▶ **WHAT YOU WILL DO**
Copy the full set of lines exactly as given.

▶ **INFORMATION SUPPLIED**
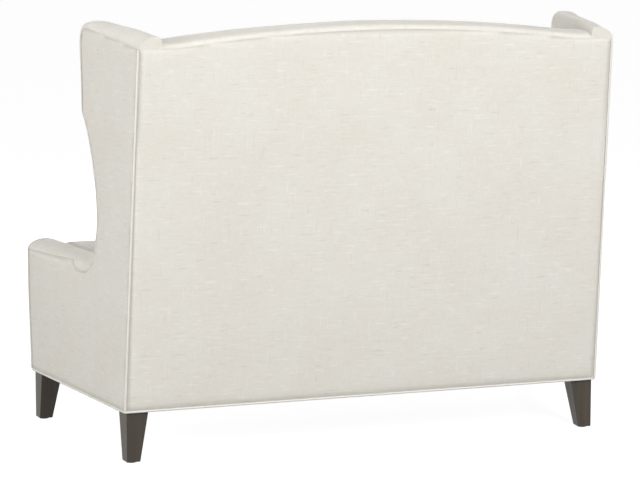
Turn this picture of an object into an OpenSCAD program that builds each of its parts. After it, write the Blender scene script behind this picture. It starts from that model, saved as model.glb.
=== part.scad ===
// High back settee: hardwood frame, sprung seat, padded arms and wings, raked back with an arched crest
// and a loose seat cushion. Millimetres, +Z up, front towards -Y, origin on the floor under the middle.

/* [Overall] */
// Width over the arms at the front
front_w = 1575; // [1300:5:1900]
// Width over the sides at the back
rear_w = 1380; // [1200:5:1500]
// Depth of the body at its foot
body_depth = 674; // [600:2:800]
// Height of the body's underside above the floor
leg_h = 140; // [100:1:200]
// Length of the back at its corners, up its slope
back_l = 985; // [900:5:1150]
// Lean of the back from upright, in degrees
back_lean = 6.5; // [3:0.5:9]

/* [Crest and back] */
// Rise of the crest's arch above the corners
crest_rise = 37; // [15:1:70]
// Half of the arch's span
crest_half_span = 575; // [450:5:600]
// Thickness of the padded back at the crest
crest_t = 150; // [110:1:190]
// Thickness of the padded back at the seat
back_t_at_seat = 175; // [150:1:220]
// How far the back swells forward at the waist of a sitter
back_swell = 10; // [0:1:20]
// Height that the padding stands above the panel edges of the back and wings
edge_crown = 18; // [8:1:26]

/* [Arms] */
// Width of an arm
arm_w = 100; // [88:1:130]
// Height of the arm's top above the floor
arm_h = 522; // [505:1:560]
// Height of the rounded cap on the arm
arm_cap_h = 32; // [20:1:40]
// Thickness of the arm rail
arm_rail_t = 24; // [16:1:30]
// Width of the arm rail and of the arm post
arm_rail_w = 70; // [55:1:72]
// Thickness of the board that lines the arm's inside
arm_liner_t = 3; // [2:1:6]
// Radius of the arm cover's rounded tongue
tongue_r = 66; // [50:1:80]
// How far the tongue drops below the arm's seam
tongue_drop = 20; // [10:1:30]
// Distance of the tongue's middle from the rear foot, along the side
tongue_s = 292; // [280:1:320]

/* [Wings] */
// Thickness of a padded wing
wing_t = 64; // [52:1:80]
// Reach of the wing's top edge from the rear foot, along the side
wing_top_s = 272; // [260:1:330]
// Rise of the wing's top from the back to its front corner
wing_rise = 46; // [20:1:70]
// Rounding of the wing's top corner
wing_corner = 50; // [30:1:70]
// Reach of the wing at its knuckle
knuckle_s = 268; // [240:1:300]
// Height of the knuckle above the floor
knuckle_h = 925; // [880:1:960]
// Reach of the wing at its waist
waist_s = 172; // [160:1:200]
// Height of the waist above the floor
waist_h = 645; // [620:1:700]
// Reach of the wing where it meets the arm's top
wing_foot_s = 208; // [200:1:230]
// How much further the wing reaches at the arm's seam
wing_foot_flare = 22; // [5:1:30]

/* [Frame] */
// Thickness of the frame's boards
frame_t = 22; // [18:1:26]
// Height of the seat rails
seat_rail_h = 190; // [170:1:200]
// Width of a back post
back_post_w = 40; // [34:1:55]
// Height of the crest rail at the corners
crest_rail_h = 110; // [80:1:140]
// Height of the lower back rail's underside, up the slope
lower_rail_rise = 252; // [245:1:300]
// Height of the lower back rail
lower_rail_h = 80; // [60:1:100]
// Width of a back upright and of the centre stretcher
upright_w = 50; // [40:1:70]
// Height of the centre stretcher
stretcher_h = 90; // [60:1:120]
// Gap between the frame's edge and the panel's edge, filled with padding
edge_pad = 12; // [8:1:16]
// Leg length of a corner block
block_l = 125; // [110:1:140]
// Height of a corner block
block_h = 40; // [30:1:60]
// Radius of a frame dowel
dowel_r = 4; // [3:0.5:5]
// Length of a frame dowel
dowel_l = 60; // [40:1:64]

/* [Springs and webbing] */
// Count of seat spring strands
spring_count = 9; // [5:1:11]
// Half of a strand's zigzag width
spring_half_w = 22; // [14:1:26]
// Count of zigzag turns in a strand
spring_turns = 14; // [8:1:18]
// Thickness of the spring wire
spring_t = 3.2; // [2.4:0.1:4]
// Thickness of a clip's sheet above the wire
clip_t = 1.2; // [0.8:0.1:2]
// Length of a clip
clip_l = 26; // [16:1:30]
// Width of the back's webbing
web_w = 50; // [40:1:60]
// Thickness of the webbing
web_t = 2; // [1:0.5:3]
// Count of upright webs
web_count = 9; // [5:1:11]
// Count of level webs
web_rows = 5; // [3:1:6]

/* [Seat deck and cushion] */
// Thickness of the insulator felt
insulator_t = 6; // [3:1:10]
// Thickness of the deck foam
deck_foam_t = 38; // [25:1:45]
// Thickness of the deck cover
deck_cover_t = 3; // [2:1:5]
// Height of the cushion at its seams
cushion_t = 118; // [90:1:118]
// How far the cushion's top swells above its seams
cushion_crown = 18; // [8:1:22]
// How far the cushion's edges draw in between its corners
cushion_draw = 6; // [2:1:10]
// Gap between the cushion and the arms
cushion_side_gap = 8; // [7:1:14]
// Gap between the cushion and the inside back
cushion_back_gap = 9; // [8:1:15]
// Distance of the cushion's front behind the arm fronts
cushion_front_gap = 8; // [7:1:30]
// Gap under the cushion
cushion_lift = 0.3; // [0.3:0.1:1]
// Thickness of the cushion's cover with its wadding
cushion_wrap = 14; // [8:1:20]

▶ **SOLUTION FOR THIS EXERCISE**
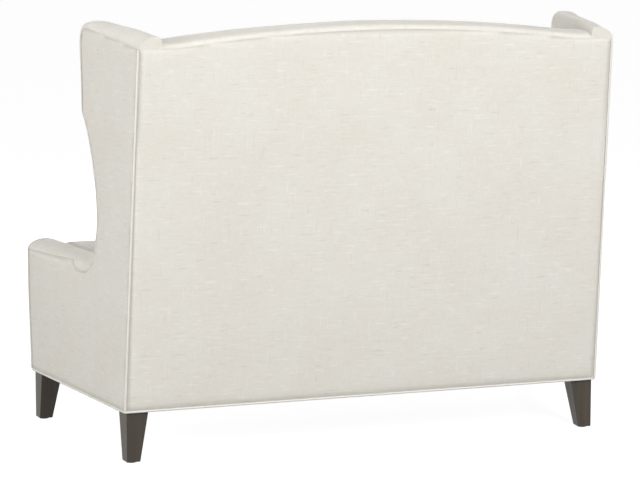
Turn this picture of an object into an OpenSCAD program that builds each of its parts. After it, write the Blender scene script behind this picture. It starts from that model, saved as model.glb.
=== part.scad ===
// High back settee: hardwood frame, sprung seat, padded arms and wings, raked back with an arched crest
// and a loose seat cushion. Millimetres, +Z up, front towards -Y, origin on the floor under the middle.

/* [Overall] */
// Width over the arms at the front
front_w = 1575; // [1300:5:1900]
// Width over the sides at the back
rear_w = 1380; // [1200:5:1500]
// Depth of the body at its foot
body_depth = 674; // [600:2:800]
// Height of the body's underside above the floor
leg_h = 140; // [100:1:200]
// Length of the back at its corners, up its slope
back_l = 985; // [900:5:1150]
// Lean of the back from upright, in degrees
back_lean = 6.5; // [3:0.5:9]

/* [Crest and back] */
// Rise of the crest's arch above the corners
crest_rise = 37; // [15:1:70]
// Half of the arch's span
crest_half_span = 575; // [450:5:600]
// Thickness of the padded back at the crest
crest_t = 150; // [110:1:190]
// Thickness of the padded back at the seat
back_t_at_seat = 175; // [150:1:220]
// How far the back swells forward at the waist of a sitter
back_swell = 10; // [0:1:20]
// Height that the padding stands above the panel edges of the back and wings
edge_crown = 18; // [8:1:26]

/* [Arms] */
// Width of an arm
arm_w = 100; // [88:1:130]
// Height of the arm's top above the floor
arm_h = 522; // [505:1:560]
// Height of the rounded cap on the arm
arm_cap_h = 32; // [20:1:40]
// Thickness of the arm rail
arm_rail_t = 24; // [16:1:30]
// Width of the arm rail and of the arm post
arm_rail_w = 70; // [55:1:72]
// Thickness of the board that lines the arm's inside
arm_liner_t = 3; // [2:1:6]
// Radius of the arm cover's rounded tongue
tongue_r = 66; // [50:1:80]
// How far the tongue drops below the arm's seam
tongue_drop = 20; // [10:1:30]
// Distance of the tongue's middle from the rear foot, along the side
tongue_s = 292; // [280:1:320]

/* [Wings] */
// Thickness of a padded wing
wing_t = 64; // [52:1:80]
// Reach of the wing's top edge from the rear foot, along the side
wing_top_s = 272; // [260:1:330]
// Rise of the wing's top from the back to its front corner
wing_rise = 46; // [20:1:70]
// Rounding of the wing's top corner
wing_corner = 50; // [30:1:70]
// Reach of the wing at its knuckle
knuckle_s = 268; // [240:1:300]
// Height of the knuckle above the floor
knuckle_h = 925; // [880:1:960]
// Reach of the wing at its waist
waist_s = 172; // [160:1:200]
// Height of the waist above the floor
waist_h = 645; // [620:1:700]
// Reach of the wing where it meets the arm's top
wing_foot_s = 208; // [200:1:230]
// How much further the wing reaches at the arm's seam
wing_foot_flare = 22; // [5:1:30]

/* [Frame] */
// Thickness of the frame's boards
frame_t = 22; // [18:1:26]
// Height of the seat rails
seat_rail_h = 190; // [170:1:200]
// Width of a back post
back_post_w = 40; // [34:1:55]
// Height of the crest rail at the corners
crest_rail_h = 110; // [80:1:140]
// Height of the lower back rail's underside, up the slope
lower_rail_rise = 252; // [245:1:300]
// Height of the lower back rail
lower_rail_h = 80; // [60:1:100]
// Width of a back upright and of the centre stretcher
upright_w = 50; // [40:1:70]
// Height of the centre stretcher
stretcher_h = 90; // [60:1:120]
// Gap between the frame's edge and the panel's edge, filled with padding
edge_pad = 12; // [8:1:16]
// Leg length of a corner block
block_l = 125; // [110:1:140]
// Height of a corner block
block_h = 40; // [30:1:60]
// Radius of a frame dowel
dowel_r = 4; // [3:0.5:5]
// Length of a frame dowel
dowel_l = 60; // [40:1:64]

/* [Springs and webbing] */
// Count of seat spring strands
spring_count = 9; // [5:1:11]
// Half of a strand's zigzag width
spring_half_w = 22; // [14:1:26]
// Count of zigzag turns in a strand
spring_turns = 14; // [8:1:18]
// Thickness of the spring wire
spring_t = 3.2; // [2.4:0.1:4]
// Thickness of a clip's sheet above the wire
clip_t = 1.2; // [0.8:0.1:2]
// Length of a clip
clip_l = 26; // [16:1:30]
// Width of the back's webbing
web_w = 50; // [40:1:60]
// Thickness of the webbing
web_t = 2; // [1:0.5:3]
// Count of upright webs
web_count = 9; // [5:1:11]
// Count of level webs
web_rows = 5; // [3:1:6]

/* [Seat deck and cushion] */
// Thickness of the insulator felt
insulator_t = 6; // [3:1:10]
// Thickness of the deck foam
deck_foam_t = 38; // [25:1:45]
// Thickness of the deck cover
deck_cover_t = 3; // [2:1:5]
// Height of the cushion at its seams
cushion_t = 118; // [90:1:118]
// How far the cushion's top swells above its seams
cushion_crown = 18; // [8:1:22]
// How far the cushion's edges draw in between its corners
cushion_draw = 6; // [2:1:10]
// Gap between the cushion and the arms
cushion_side_gap = 8; // [7:1:14]
// Gap between the cushion and the inside back
cushion_back_gap = 9; // [8:1:15]
// Distance of the cushion's front behind the arm fronts
cushion_front_gap = 8; // [7:1:30]
// Gap under the cushion
cushion_lift = 0.3; // [0.3:0.1:1]
// Thickness of the cushion's cover with its wadding
cushion_wrap = 14; // [8:1:20]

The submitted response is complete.